I was looking through the code and had reached compile!. I think we have a pretty decent handle on what generate_method is doing, so what's next?

pattern, keys           = compile path

that dispatches us to the compile(path) method:

def compile(path)
        keys = []
        if path.respond_to? :to_str
          pattern = path.to_str.gsub(/[^\?\%\\\/\:\*\w]/) { |c| encoded(c) }
          pattern.gsub!(/((:\w+)|\*)/) do |match|
            if match == "*"
              keys << 'splat'
              "(.*?)"
            else
              keys << $2[1..-1]
              "([^/?#]+)"
            end
          end
          [/^#{pattern}$/, keys]
        elsif path.respond_to?(:keys) && path.respond_to?(:match)
          [path, path.keys]
        elsif path.respond_to?(:names) && path.respond_to?(:match)
          [path, path.names]
        elsif path.respond_to? :match
          [path, keys]
        else
          raise TypeError, path
        end
      end

path is "/".

path is a string, so presumably it responds to to_str. Let's verify that:

[5] pry(main)> "string".respond_to? :to_str
=> true

The call to gsub returns an enumerator:

[8] pry(main)> "/".to_str.gsub(/[^\?\%\\\/\:\*\w]/)
=> #<Enumerator: ...>

The enumerator appears to be some rubyism that we can think of as the matched portion of the string. This is then handed to a the encode() method via a block. What does encode do?

      def encoded(char)
        enc = URI.encode(char)
        enc = "(?:#{Regexp.escape enc}|#{URI.encode char, /./})" if enc == char
        enc = "(?:#{enc}|#{encoded('+')})" if char == " "
        enc
      end

It encodes the string as a URI and returns it! Nice! So we're now getting further into normal webbishness!
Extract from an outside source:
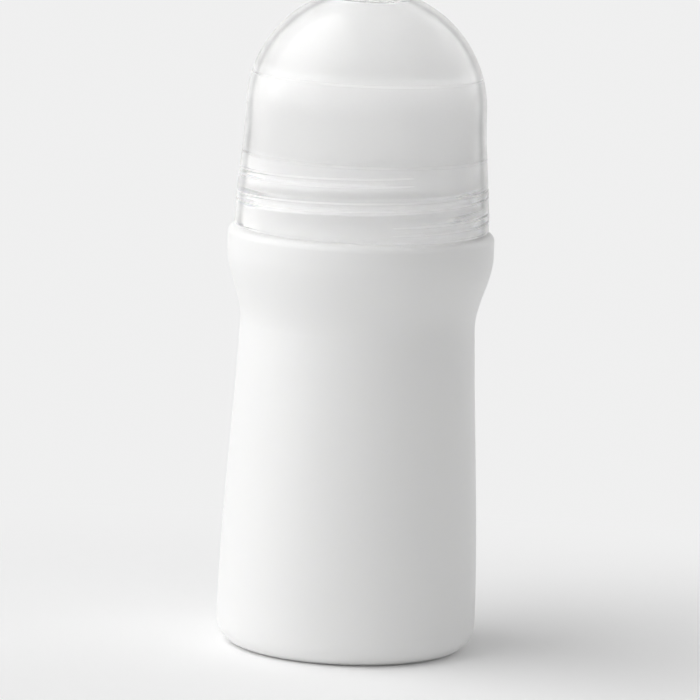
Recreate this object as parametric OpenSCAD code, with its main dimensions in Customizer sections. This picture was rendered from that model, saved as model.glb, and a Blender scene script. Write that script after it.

The next line is an attempt to match against a regex:

pattern.gsub!(/((:\w+)|\*)/) do |match|

A colon, followed by any number of word characters, OR a splat. I don't think this actually matches, so we return:

   [/^#{pattern}$/, keys]

pattern, with an empty keys array. I'm uncertain about whether keys actually is blank. I don't think I'm wrong about the regex, but I would appreciate someone else's eyes on it.

gwynforthewyn commented 12 years ago

Back to compile!, pattern and keys have now been set.

A local copy of conditions is set to @conditions next, with @conditions being blanked (remember: on a get, @conditions has been duplicated a long time ago, so this doesn't matter as far as side effects go).

conditions, @conditions = @conditions, []

And now we reach the area @ericgj has already commented upon:


        [ pattern, keys, conditions, block.arity != 0 ?
            proc { |a,p| unbound_method.bind(a).call(*p) } :
            proc { |a,p| unbound_method.bind(a).call } ]

This is a bit of a bugger to read. I can see that it returns an array.

This clears things up:


[40] pry(main)> [ 1, 0 != 0 ? "true arrives here" : "false arrives here"]
=> [1, "false arrives here"]

The array that's returned contains [1, (if 0!=0 then the second parameter is "false arrives here" otherwise it is "true arrives here")].